Given instruction — Reproduce the material exactly, omitting nothing.
# start of Stored data
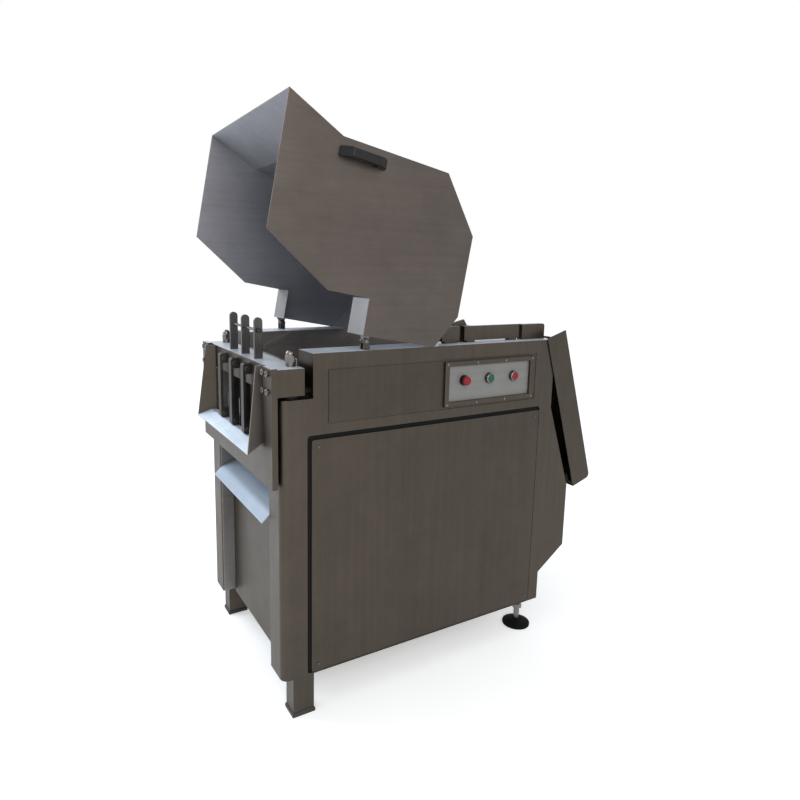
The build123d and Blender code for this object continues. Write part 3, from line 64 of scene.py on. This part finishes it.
def new_material(name):
    """An empty node material with its output; returns it with its tree."""
    material = bpy.data.materials.new(name)
    material.use_nodes = True
    tree = material.node_tree
    tree.nodes.clear()
    return material, tree


def add_node(tree, kind, settings=(), inputs=()):
    """A node with its settings, and values or links for its inputs."""
    node = tree.nodes.new(kind)
    for key, value in dict(settings).items():
        setattr(node, key, value)
    for key, value in dict(inputs).items():
        if isinstance(value, bpy.types.NodeSocket):
            tree.links.new(value, node.inputs[key])
        else:
            node.inputs[key].default_value = value
    return node


def math_node(tree, operation, first, second=0.0, clamp=False):
    """One Math node's output."""
    node = add_node(tree, "ShaderNodeMath", {"operation": operation, "use_clamp": clamp},
                    {0: first, 1: second})
    return node.outputs[0]


def blend_colors(tree, factor, first, second, mode="MIX"):
    """Mixes two colours by a factor."""
    node = add_node(tree, "ShaderNodeMix", {"data_type": "RGBA", "blend_type": mode})
    for index, value in ((0, factor), (6, first), (7, second)):
        if isinstance(value, bpy.types.NodeSocket):
            tree.links.new(value, node.inputs[index])
        else:
            node.inputs[index].default_value = value
    return node.outputs[2]


def ramp(tree, value, low, high, out_low=0.0, out_high=1.0):
    """Maps low..high to out_low..out_high, clamped."""
    node = add_node(tree, "ShaderNodeMapRange", {"clamp": True},
                    {"Value": value, "From Min": low, "From Max": high,
                     "To Min": out_low, "To Max": out_high})
    return node.outputs[0]


def noise(tree, scale, stretch=(1.0, 1.0, 1.0), detail=3.0, roughness=0.5):
    """Noise in the piece's own place, stretched along the axes."""
    place = add_node(tree, "ShaderNodeTexCoord")
    mapping = add_node(tree, "ShaderNodeMapping", {}, {"Vector": place.outputs["Object"],
                                                       "Scale": stretch})
    node = add_node(tree, "ShaderNodeTexNoise", {}, {
        "Vector": mapping.outputs[0], "Scale": scale, "Detail": detail, "Roughness": roughness})
    return node.outputs[0]


def edge_mask(tree, radius):
    """About 1 on a sharp edge's last millimetres, 0 on flat faces."""
    bevel = add_node(tree, "ShaderNodeBevel", {"samples": 4}, {"Radius": radius})
    geometry = add_node(tree, "ShaderNodeNewGeometry")
    dot = add_node(tree, "ShaderNodeVectorMath", {"operation": "DOT_PRODUCT"},
                   {0: bevel.outputs[0], 1: geometry.outputs["Normal"]})
    return ramp(tree, dot.outputs["Value"], 0.995, 0.75), bevel.outputs[0]


def shade(color, amount):
    """A colour made lighter or darker."""
    return tuple(min(1.0, part * amount) for part in color[:3]) + (1.0,)


def finish_surface(tree, color, roughness, metallic, normal=None, more=()):
    """The shader and the output."""
    inputs = {"Base Color": color, "Roughness": roughness, "Metallic": metallic}
    inputs.update(dict(more))
    if normal is not None:
        inputs["Normal"] = normal
    shader = add_node(tree, "ShaderNodeBsdfPrincipled", {}, inputs)
    output = add_node(tree, "ShaderNodeOutputMaterial")
    tree.links.new(shader.outputs[0], output.inputs["Surface"])


def steel(name, color, rough=0.42, grain=(1.0, 1.0, 0.03), grain_depth=0.25, cloud=0.16,
          edge=1.6, metallic=1.0):
    """Brushed stainless sheet: fine grain, cloudy tone from handling, paler edges that are
    partly rubbed and partly a painted highlight.
    """
    material, tree = new_material(name)
    fine = noise(tree, 900.0, grain, 2.0, 0.6)
    broad = noise(tree, 5.0, (1.0, 1.0, 1.0), 5.0, 0.6)
    streak = noise(tree, 70.0, grain, 3.0, 0.55)
    blotch = noise(tree, 26.0, (1.0, 1.0, 1.0), 4.0, 0.65)
    tone = ramp(tree, broad, 0.3, 0.7, 1.0 - cloud, 1.0 + cloud)
    tone = math_node(tree, "MULTIPLY", tone, ramp(tree, streak, 0.3, 0.7, 0.95, 1.05))
    tone = math_node(tree, "MULTIPLY", tone, ramp(tree, blotch, 0.35, 0.65, 0.97, 1.03))
    tone = math_node(tree, "MULTIPLY", tone, ramp(tree, fine, 0.2, 0.8, 0.93, 1.07))
    toned = blend_colors(tree, 1.0, (*color, 1.0), tone, "MULTIPLY")
    # Paler edges: partly rubbed, partly a painted highlight where edges would catch the light;
    # the edge argument sets how pale
    mask, soft_normal = edge_mask(tree, 0.0016)
    wear_and_edge_highlight = math_node(tree, "MULTIPLY", mask, ramp(tree, blotch, 0.4, 0.6, 0.3, 1.0))
    with_wear_and_highlight = blend_colors(tree, wear_and_edge_highlight, toned, shade(color, edge))
    roughness = math_node(tree, "ADD", ramp(tree, broad, 0.3, 0.7, rough - 0.07, rough + 0.07),
                          ramp(tree, fine, 0.2, 0.8, -0.06, 0.06))
    bump = add_node(tree, "ShaderNodeBump", {}, {
        "Strength": grain_depth, "Distance": 0.0003, "Height": fine, "Normal": soft_normal})
    finish_surface(tree, with_wear_and_highlight, roughness, metallic, bump.outputs[0])
    return material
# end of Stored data
Final answer —
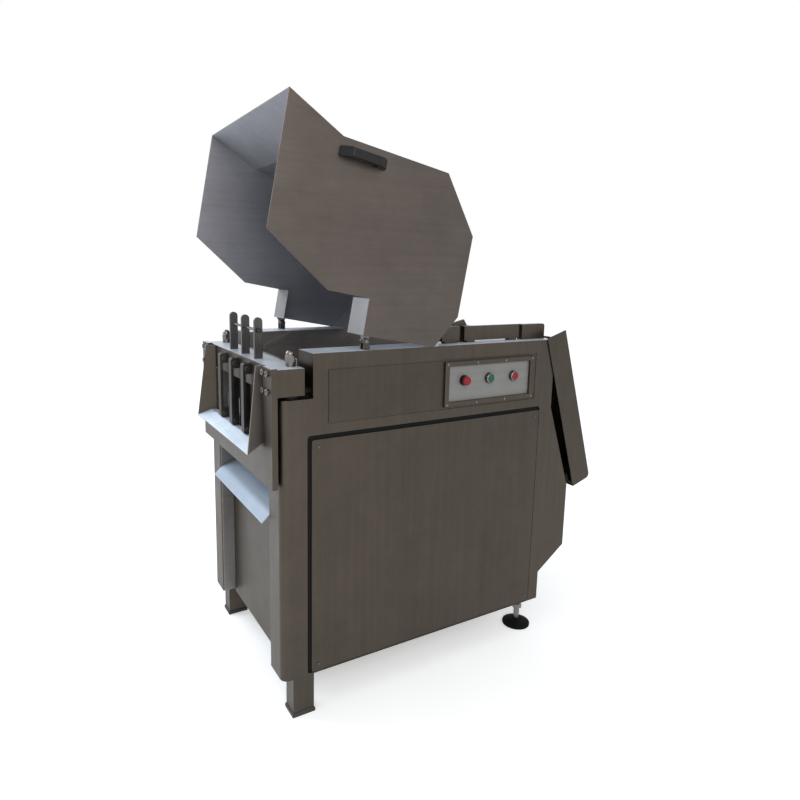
The build123d and Blender code for this object continues. Write part 3, from line 64 of scene.py on. This part finishes it.
def new_material(name):
    """An empty node material with its output; returns it with its tree."""
    material = bpy.data.materials.new(name)
    material.use_nodes = True
    tree = material.node_tree
    tree.nodes.clear()
    return material, tree


def add_node(tree, kind, settings=(), inputs=()):
    """A node with its settings, and values or links for its inputs."""
    node = tree.nodes.new(kind)
    for key, value in dict(settings).items():
        setattr(node, key, value)
    for key, value in dict(inputs).items():
        if isinstance(value, bpy.types.NodeSocket):
            tree.links.new(value, node.inputs[key])
        else:
            node.inputs[key].default_value = value
    return node


def math_node(tree, operation, first, second=0.0, clamp=False):
    """One Math node's output."""
    node = add_node(tree, "ShaderNodeMath", {"operation": operation, "use_clamp": clamp},
                    {0: first, 1: second})
    return node.outputs[0]


def blend_colors(tree, factor, first, second, mode="MIX"):
    """Mixes two colours by a factor."""
    node = add_node(tree, "ShaderNodeMix", {"data_type": "RGBA", "blend_type": mode})
    for index, value in ((0, factor), (6, first), (7, second)):
        if isinstance(value, bpy.types.NodeSocket):
            tree.links.new(value, node.inputs[index])
        else:
            node.inputs[index].default_value = value
    return node.outputs[2]


def ramp(tree, value, low, high, out_low=0.0, out_high=1.0):
    """Maps low..high to out_low..out_high, clamped."""
    node = add_node(tree, "ShaderNodeMapRange", {"clamp": True},
                    {"Value": value, "From Min": low, "From Max": high,
                     "To Min": out_low, "To Max": out_high})
    return node.outputs[0]


def noise(tree, scale, stretch=(1.0, 1.0, 1.0), detail=3.0, roughness=0.5):
    """Noise in the piece's own place, stretched along the axes."""
    place = add_node(tree, "ShaderNodeTexCoord")
    mapping = add_node(tree, "ShaderNodeMapping", {}, {"Vector": place.outputs["Object"],
                                                       "Scale": stretch})
    node = add_node(tree, "ShaderNodeTexNoise", {}, {
        "Vector": mapping.outputs[0], "Scale": scale, "Detail": detail, "Roughness": roughness})
    return node.outputs[0]


def edge_mask(tree, radius):
    """About 1 on a sharp edge's last millimetres, 0 on flat faces."""
    bevel = add_node(tree, "ShaderNodeBevel", {"samples": 4}, {"Radius": radius})
    geometry = add_node(tree, "ShaderNodeNewGeometry")
    dot = add_node(tree, "ShaderNodeVectorMath", {"operation": "DOT_PRODUCT"},
                   {0: bevel.outputs[0], 1: geometry.outputs["Normal"]})
    return ramp(tree, dot.outputs["Value"], 0.995, 0.75), bevel.outputs[0]


def shade(color, amount):
    """A colour made lighter or darker."""
    return tuple(min(1.0, part * amount) for part in color[:3]) + (1.0,)


def finish_surface(tree, color, roughness, metallic, normal=None, more=()):
    """The shader and the output."""
    inputs = {"Base Color": color, "Roughness": roughness, "Metallic": metallic}
    inputs.update(dict(more))
    if normal is not None:
        inputs["Normal"] = normal
    shader = add_node(tree, "ShaderNodeBsdfPrincipled", {}, inputs)
    output = add_node(tree, "ShaderNodeOutputMaterial")
    tree.links.new(shader.outputs[0], output.inputs["Surface"])


def steel(name, color, rough=0.42, grain=(1.0, 1.0, 0.03), grain_depth=0.25, cloud=0.16,
          edge=1.6, metallic=1.0):
    """Brushed stainless sheet: fine grain, cloudy tone from handling, paler edges that are
    partly rubbed and partly a painted highlight.
    """
    material, tree = new_material(name)
    fine = noise(tree, 900.0, grain, 2.0, 0.6)
    broad = noise(tree, 5.0, (1.0, 1.0, 1.0), 5.0, 0.6)
    streak = noise(tree, 70.0, grain, 3.0, 0.55)
    blotch = noise(tree, 26.0, (1.0, 1.0, 1.0), 4.0, 0.65)
    tone = ramp(tree, broad, 0.3, 0.7, 1.0 - cloud, 1.0 + cloud)
    tone = math_node(tree, "MULTIPLY", tone, ramp(tree, streak, 0.3, 0.7, 0.95, 1.05))
    tone = math_node(tree, "MULTIPLY", tone, ramp(tree, blotch, 0.35, 0.65, 0.97, 1.03))
    tone = math_node(tree, "MULTIPLY", tone, ramp(tree, fine, 0.2, 0.8, 0.93, 1.07))
    toned = blend_colors(tree, 1.0, (*color, 1.0), tone, "MULTIPLY")
    # Paler edges: partly rubbed, partly a painted highlight where edges would catch the light;
    # the edge argument sets how pale
    mask, soft_normal = edge_mask(tree, 0.0016)
    wear_and_edge_highlight = math_node(tree, "MULTIPLY", mask, ramp(tree, blotch, 0.4, 0.6, 0.3, 1.0))
    with_wear_and_highlight = blend_colors(tree, wear_and_edge_highlight, toned, shade(color, edge))
    roughness = math_node(tree, "ADD", ramp(tree, broad, 0.3, 0.7, rough - 0.07, rough + 0.07),
                          ramp(tree, fine, 0.2, 0.8, -0.06, 0.06))
    bump = add_node(tree, "ShaderNodeBump", {}, {
        "Strength": grain_depth, "Distance": 0.0003, "Height": fine, "Normal": soft_normal})
    finish_surface(tree, with_wear_and_highlight, roughness, metallic, bump.outputs[0])
    return material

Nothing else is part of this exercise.